- _TASK DIRECTIONS_
Make an exact copy of the records, with the pictures left out.

----- RECORD EXCERPTS -----

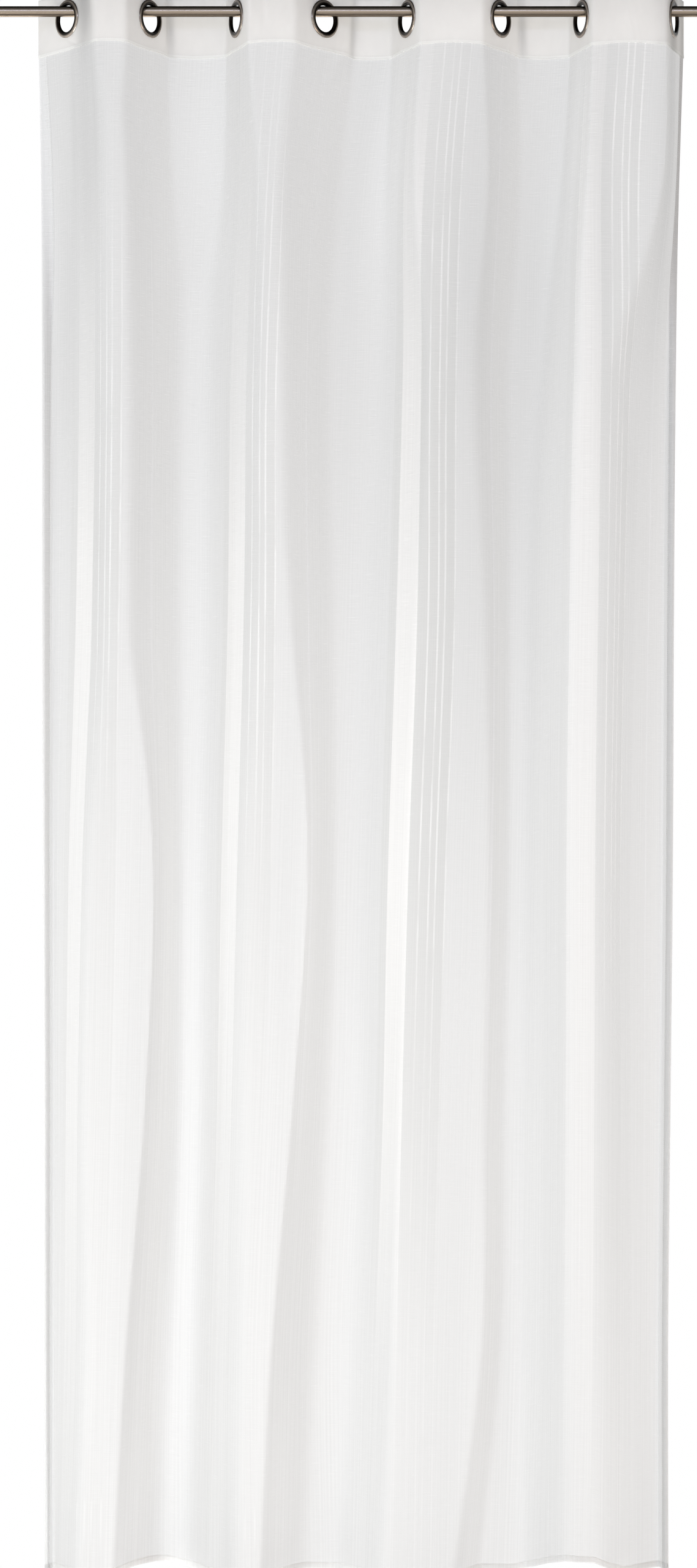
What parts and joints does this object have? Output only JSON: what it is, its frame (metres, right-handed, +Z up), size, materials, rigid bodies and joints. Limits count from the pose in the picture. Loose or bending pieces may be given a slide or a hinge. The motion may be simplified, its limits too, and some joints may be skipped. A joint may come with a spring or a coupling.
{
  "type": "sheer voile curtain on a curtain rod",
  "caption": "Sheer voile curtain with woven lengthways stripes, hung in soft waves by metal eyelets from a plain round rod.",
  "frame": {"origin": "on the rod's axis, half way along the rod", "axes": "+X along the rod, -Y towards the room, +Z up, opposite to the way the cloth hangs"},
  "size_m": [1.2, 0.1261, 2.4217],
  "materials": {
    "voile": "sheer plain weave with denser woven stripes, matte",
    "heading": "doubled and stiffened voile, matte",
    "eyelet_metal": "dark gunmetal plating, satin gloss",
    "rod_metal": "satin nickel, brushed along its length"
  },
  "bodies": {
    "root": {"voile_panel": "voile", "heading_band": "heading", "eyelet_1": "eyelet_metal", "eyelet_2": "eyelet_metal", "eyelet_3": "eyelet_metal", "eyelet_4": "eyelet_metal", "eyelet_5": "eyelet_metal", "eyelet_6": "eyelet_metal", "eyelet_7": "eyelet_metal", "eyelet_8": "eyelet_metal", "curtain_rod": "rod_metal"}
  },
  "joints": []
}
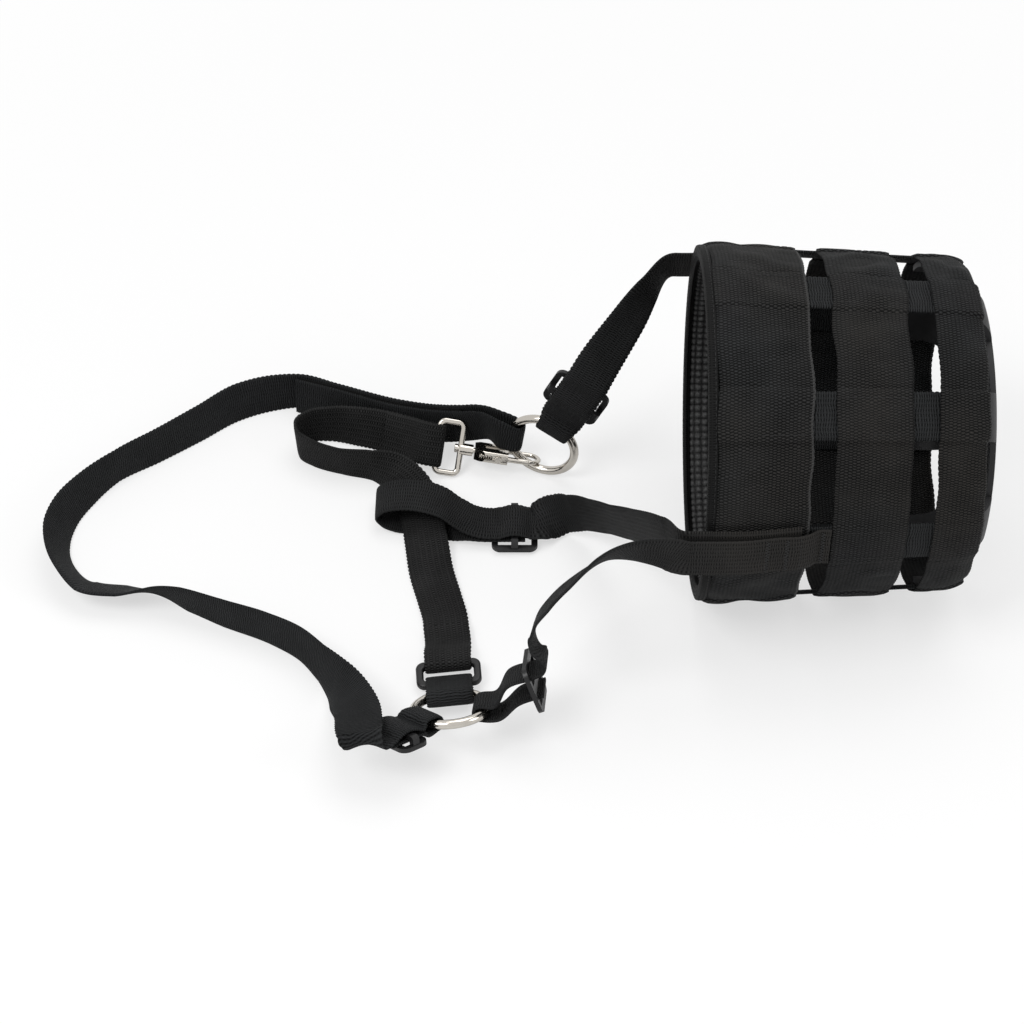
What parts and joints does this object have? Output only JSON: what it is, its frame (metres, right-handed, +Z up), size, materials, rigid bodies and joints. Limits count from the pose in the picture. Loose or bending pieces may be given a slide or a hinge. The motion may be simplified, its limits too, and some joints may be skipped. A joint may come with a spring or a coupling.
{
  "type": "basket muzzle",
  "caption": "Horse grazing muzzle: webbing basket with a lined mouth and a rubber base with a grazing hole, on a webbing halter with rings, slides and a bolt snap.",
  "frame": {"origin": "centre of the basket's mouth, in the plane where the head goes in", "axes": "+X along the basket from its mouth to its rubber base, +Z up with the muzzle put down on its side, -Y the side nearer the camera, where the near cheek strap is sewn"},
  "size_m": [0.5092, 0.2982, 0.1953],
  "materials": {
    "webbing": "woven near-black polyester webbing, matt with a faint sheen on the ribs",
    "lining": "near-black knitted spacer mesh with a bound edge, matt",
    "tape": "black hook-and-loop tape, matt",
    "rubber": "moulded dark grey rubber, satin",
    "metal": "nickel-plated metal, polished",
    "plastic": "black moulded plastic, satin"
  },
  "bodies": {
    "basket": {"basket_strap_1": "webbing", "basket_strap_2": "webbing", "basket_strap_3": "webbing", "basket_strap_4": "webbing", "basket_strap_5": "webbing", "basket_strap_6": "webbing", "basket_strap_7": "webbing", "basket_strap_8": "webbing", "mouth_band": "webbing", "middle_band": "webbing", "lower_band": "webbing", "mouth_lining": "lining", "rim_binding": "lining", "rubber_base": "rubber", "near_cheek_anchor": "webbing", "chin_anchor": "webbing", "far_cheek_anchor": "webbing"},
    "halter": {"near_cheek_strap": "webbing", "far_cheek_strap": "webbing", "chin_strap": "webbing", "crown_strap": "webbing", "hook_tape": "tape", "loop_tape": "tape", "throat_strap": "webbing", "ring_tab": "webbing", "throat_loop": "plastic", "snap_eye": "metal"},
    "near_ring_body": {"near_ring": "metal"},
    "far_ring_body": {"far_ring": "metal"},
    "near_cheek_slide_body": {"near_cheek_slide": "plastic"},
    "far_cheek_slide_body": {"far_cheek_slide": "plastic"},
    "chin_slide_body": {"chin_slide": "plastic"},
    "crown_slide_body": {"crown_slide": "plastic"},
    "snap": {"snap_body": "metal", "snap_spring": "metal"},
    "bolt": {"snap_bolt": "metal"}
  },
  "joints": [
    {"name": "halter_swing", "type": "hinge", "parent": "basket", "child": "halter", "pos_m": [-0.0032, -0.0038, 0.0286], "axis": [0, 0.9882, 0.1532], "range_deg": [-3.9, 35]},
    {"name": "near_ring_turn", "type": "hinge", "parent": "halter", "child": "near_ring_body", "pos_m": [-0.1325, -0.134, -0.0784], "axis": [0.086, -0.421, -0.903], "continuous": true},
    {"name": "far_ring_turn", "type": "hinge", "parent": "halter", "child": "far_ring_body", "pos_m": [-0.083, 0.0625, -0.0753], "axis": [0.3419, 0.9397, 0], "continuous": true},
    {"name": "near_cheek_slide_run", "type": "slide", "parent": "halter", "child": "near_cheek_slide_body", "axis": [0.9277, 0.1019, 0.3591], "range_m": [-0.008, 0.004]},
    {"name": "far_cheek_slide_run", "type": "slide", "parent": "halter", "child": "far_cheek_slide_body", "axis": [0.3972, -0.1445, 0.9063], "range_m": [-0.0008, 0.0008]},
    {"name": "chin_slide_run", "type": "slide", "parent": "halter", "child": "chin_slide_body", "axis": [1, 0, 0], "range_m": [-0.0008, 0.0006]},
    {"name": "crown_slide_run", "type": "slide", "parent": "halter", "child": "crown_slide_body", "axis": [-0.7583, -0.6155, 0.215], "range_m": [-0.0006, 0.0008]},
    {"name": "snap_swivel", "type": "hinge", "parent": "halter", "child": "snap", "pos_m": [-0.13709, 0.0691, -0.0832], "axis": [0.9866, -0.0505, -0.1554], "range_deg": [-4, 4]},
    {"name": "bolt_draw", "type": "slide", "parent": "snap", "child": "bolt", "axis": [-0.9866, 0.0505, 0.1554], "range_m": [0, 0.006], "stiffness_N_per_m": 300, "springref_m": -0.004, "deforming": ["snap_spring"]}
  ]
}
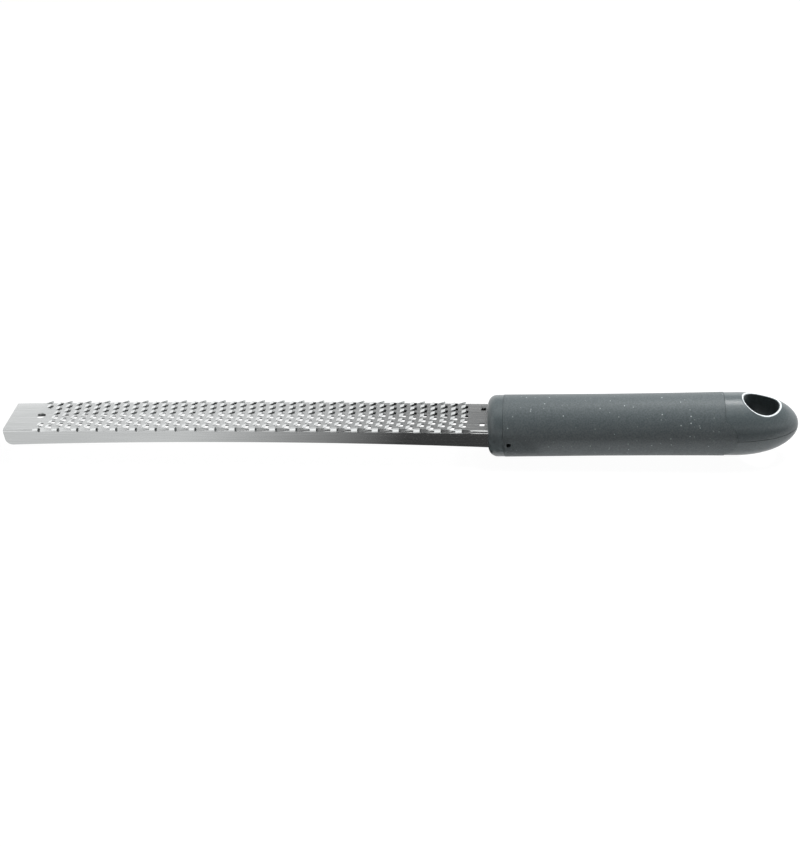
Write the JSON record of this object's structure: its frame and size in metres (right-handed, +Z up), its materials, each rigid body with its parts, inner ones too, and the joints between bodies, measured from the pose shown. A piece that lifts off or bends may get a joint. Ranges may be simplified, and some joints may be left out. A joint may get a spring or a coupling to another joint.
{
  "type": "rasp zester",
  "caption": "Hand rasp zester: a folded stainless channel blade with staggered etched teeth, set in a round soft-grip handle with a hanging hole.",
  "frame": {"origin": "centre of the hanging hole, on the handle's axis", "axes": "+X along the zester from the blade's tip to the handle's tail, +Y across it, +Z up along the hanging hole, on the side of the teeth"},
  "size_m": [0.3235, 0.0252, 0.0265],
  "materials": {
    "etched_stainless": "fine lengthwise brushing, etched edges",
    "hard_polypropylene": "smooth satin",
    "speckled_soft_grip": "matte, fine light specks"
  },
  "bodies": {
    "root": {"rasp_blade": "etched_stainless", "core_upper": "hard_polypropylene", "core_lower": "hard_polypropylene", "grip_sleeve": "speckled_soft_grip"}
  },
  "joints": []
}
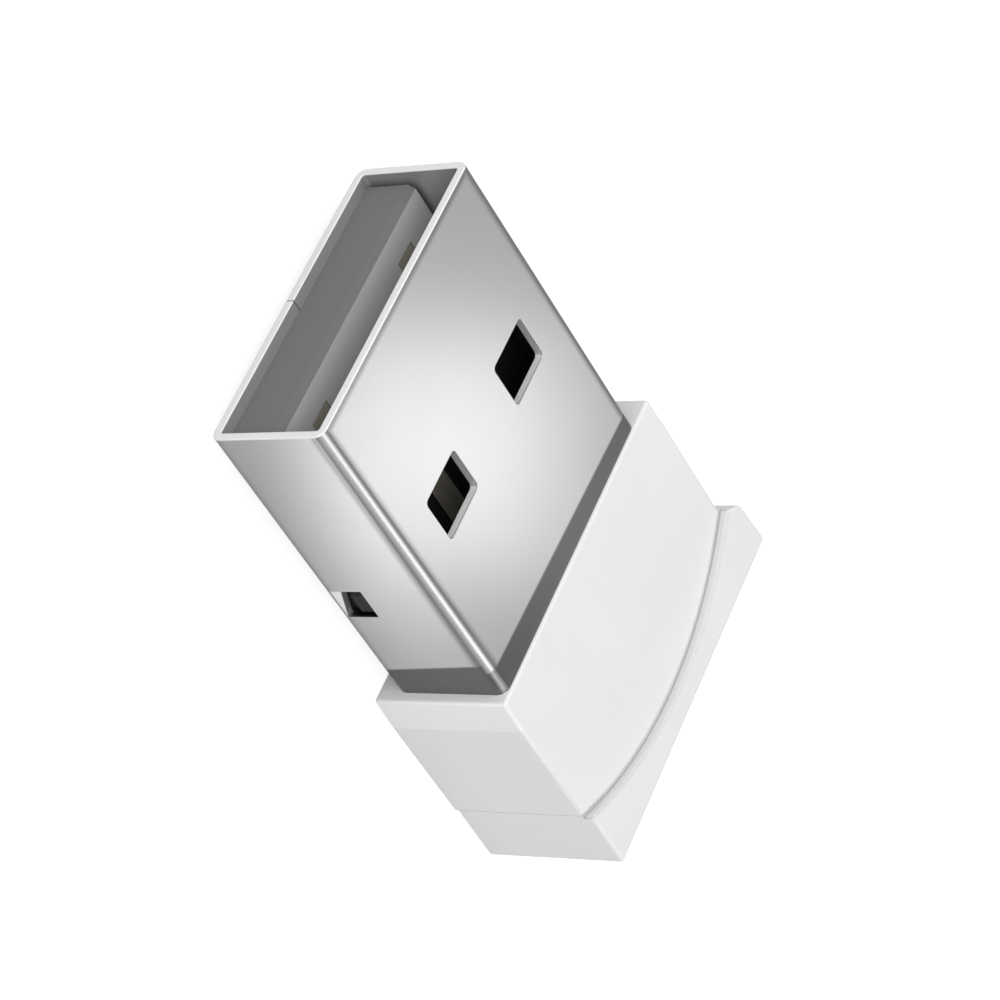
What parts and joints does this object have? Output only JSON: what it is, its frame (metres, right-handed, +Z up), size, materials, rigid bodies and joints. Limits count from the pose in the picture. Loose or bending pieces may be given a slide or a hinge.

-----

- _TASK SOLUTION_
What parts and joints does this object have? Output only JSON: what it is, its frame (metres, right-handed, +Z up), size, materials, rigid bodies and joints. Limits count from the pose in the picture. Loose or bending pieces may be given a slide or a hinge. The motion may be simplified, its limits too, and some joints may be skipped. A joint may come with a spring or a coupling.
{
  "type": "sheer voile curtain on a curtain rod",
  "caption": "Sheer voile curtain with woven lengthways stripes, hung in soft waves by metal eyelets from a plain round rod.",
  "frame": {"origin": "on the rod's axis, half way along the rod", "axes": "+X along the rod, -Y towards the room, +Z up, opposite to the way the cloth hangs"},
  "size_m": [1.2, 0.1261, 2.4217],
  "materials": {
    "voile": "sheer plain weave with denser woven stripes, matte",
    "heading": "doubled and stiffened voile, matte",
    "eyelet_metal": "dark gunmetal plating, satin gloss",
    "rod_metal": "satin nickel, brushed along its length"
  },
  "bodies": {
    "root": {"voile_panel": "voile", "heading_band": "heading", "eyelet_1": "eyelet_metal", "eyelet_2": "eyelet_metal", "eyelet_3": "eyelet_metal", "eyelet_4": "eyelet_metal", "eyelet_5": "eyelet_metal", "eyelet_6": "eyelet_metal", "eyelet_7": "eyelet_metal", "eyelet_8": "eyelet_metal", "curtain_rod": "rod_metal"}
  },
  "joints": []
}
What parts and joints does this object have? Output only JSON: what it is, its frame (metres, right-handed, +Z up), size, materials, rigid bodies and joints. Limits count from the pose in the picture. Loose or bending pieces may be given a slide or a hinge. The motion may be simplified, its limits too, and some joints may be skipped. A joint may come with a spring or a coupling.
{
  "type": "basket muzzle",
  "caption": "Horse grazing muzzle: webbing basket with a lined mouth and a rubber base with a grazing hole, on a webbing halter with rings, slides and a bolt snap.",
  "frame": {"origin": "centre of the basket's mouth, in the plane where the head goes in", "axes": "+X along the basket from its mouth to its rubber base, +Z up with the muzzle put down on its side, -Y the side nearer the camera, where the near cheek strap is sewn"},
  "size_m": [0.5092, 0.2982, 0.1953],
  "materials": {
    "webbing": "woven near-black polyester webbing, matt with a faint sheen on the ribs",
    "lining": "near-black knitted spacer mesh with a bound edge, matt",
    "tape": "black hook-and-loop tape, matt",
    "rubber": "moulded dark grey rubber, satin",
    "metal": "nickel-plated metal, polished",
    "plastic": "black moulded plastic, satin"
  },
  "bodies": {
    "basket": {"basket_strap_1": "webbing", "basket_strap_2": "webbing", "basket_strap_3": "webbing", "basket_strap_4": "webbing", "basket_strap_5": "webbing", "basket_strap_6": "webbing", "basket_strap_7": "webbing", "basket_strap_8": "webbing", "mouth_band": "webbing", "middle_band": "webbing", "lower_band": "webbing", "mouth_lining": "lining", "rim_binding": "lining", "rubber_base": "rubber", "near_cheek_anchor": "webbing", "chin_anchor": "webbing", "far_cheek_anchor": "webbing"},
    "halter": {"near_cheek_strap": "webbing", "far_cheek_strap": "webbing", "chin_strap": "webbing", "crown_strap": "webbing", "hook_tape": "tape", "loop_tape": "tape", "throat_strap": "webbing", "ring_tab": "webbing", "throat_loop": "plastic", "snap_eye": "metal"},
    "near_ring_body": {"near_ring": "metal"},
    "far_ring_body": {"far_ring": "metal"},
    "near_cheek_slide_body": {"near_cheek_slide": "plastic"},
    "far_cheek_slide_body": {"far_cheek_slide": "plastic"},
    "chin_slide_body": {"chin_slide": "plastic"},
    "crown_slide_body": {"crown_slide": "plastic"},
    "snap": {"snap_body": "metal", "snap_spring": "metal"},
    "bolt": {"snap_bolt": "metal"}
  },
  "joints": [
    {"name": "halter_swing", "type": "hinge", "parent": "basket", "child": "halter", "pos_m": [-0.0032, -0.0038, 0.0286], "axis": [0, 0.9882, 0.1532], "range_deg": [-3.9, 35]},
    {"name": "near_ring_turn", "type": "hinge", "parent": "halter", "child": "near_ring_body", "pos_m": [-0.1325, -0.134, -0.0784], "axis": [0.086, -0.421, -0.903], "continuous": true},
    {"name": "far_ring_turn", "type": "hinge", "parent": "halter", "child": "far_ring_body", "pos_m": [-0.083, 0.0625, -0.0753], "axis": [0.3419, 0.9397, 0], "continuous": true},
    {"name": "near_cheek_slide_run", "type": "slide", "parent": "halter", "child": "near_cheek_slide_body", "axis": [0.9277, 0.1019, 0.3591], "range_m": [-0.008, 0.004]},
    {"name": "far_cheek_slide_run", "type": "slide", "parent": "halter", "child": "far_cheek_slide_body", "axis": [0.3972, -0.1445, 0.9063], "range_m": [-0.0008, 0.0008]},
    {"name": "chin_slide_run", "type": "slide", "parent": "halter", "child": "chin_slide_body", "axis": [1, 0, 0], "range_m": [-0.0008, 0.0006]},
    {"name": "crown_slide_run", "type": "slide", "parent": "halter", "child": "crown_slide_body", "axis": [-0.7583, -0.6155, 0.215], "range_m": [-0.0006, 0.0008]},
    {"name": "snap_swivel", "type": "hinge", "parent": "halter", "child": "snap", "pos_m": [-0.13709, 0.0691, -0.0832], "axis": [0.9866, -0.0505, -0.1554], "range_deg": [-4, 4]},
    {"name": "bolt_draw", "type": "slide", "parent": "snap", "child": "bolt", "axis": [-0.9866, 0.0505, 0.1554], "range_m": [0, 0.006], "stiffness_N_per_m": 300, "springref_m": -0.004, "deforming": ["snap_spring"]}
  ]
}
Write the JSON record of this object's structure: its frame and size in metres (right-handed, +Z up), its materials, each rigid body with its parts, inner ones too, and the joints between bodies, measured from the pose shown. A piece that lifts off or bends may get a joint. Ranges may be simplified, and some joints may be left out. A joint may get a spring or a coupling to another joint.
{
  "type": "rasp zester",
  "caption": "Hand rasp zester: a folded stainless channel blade with staggered etched teeth, set in a round soft-grip handle with a hanging hole.",
  "frame": {"origin": "centre of the hanging hole, on the handle's axis", "axes": "+X along the zester from the blade's tip to the handle's tail, +Y across it, +Z up along the hanging hole, on the side of the teeth"},
  "size_m": [0.3235, 0.0252, 0.0265],
  "materials": {
    "etched_stainless": "fine lengthwise brushing, etched edges",
    "hard_polypropylene": "smooth satin",
    "speckled_soft_grip": "matte, fine light specks"
  },
  "bodies": {
    "root": {"rasp_blade": "etched_stainless", "core_upper": "hard_polypropylene", "core_lower": "hard_polypropylene", "grip_sleeve": "speckled_soft_grip"}
  },
  "joints": []
}
What parts and joints does this object have? Output only JSON: what it is, its frame (metres, right-handed, +Z up), size, materials, rigid bodies and joints. Limits count from the pose in the picture. Loose or bending pieces may be given a slide or a hinge.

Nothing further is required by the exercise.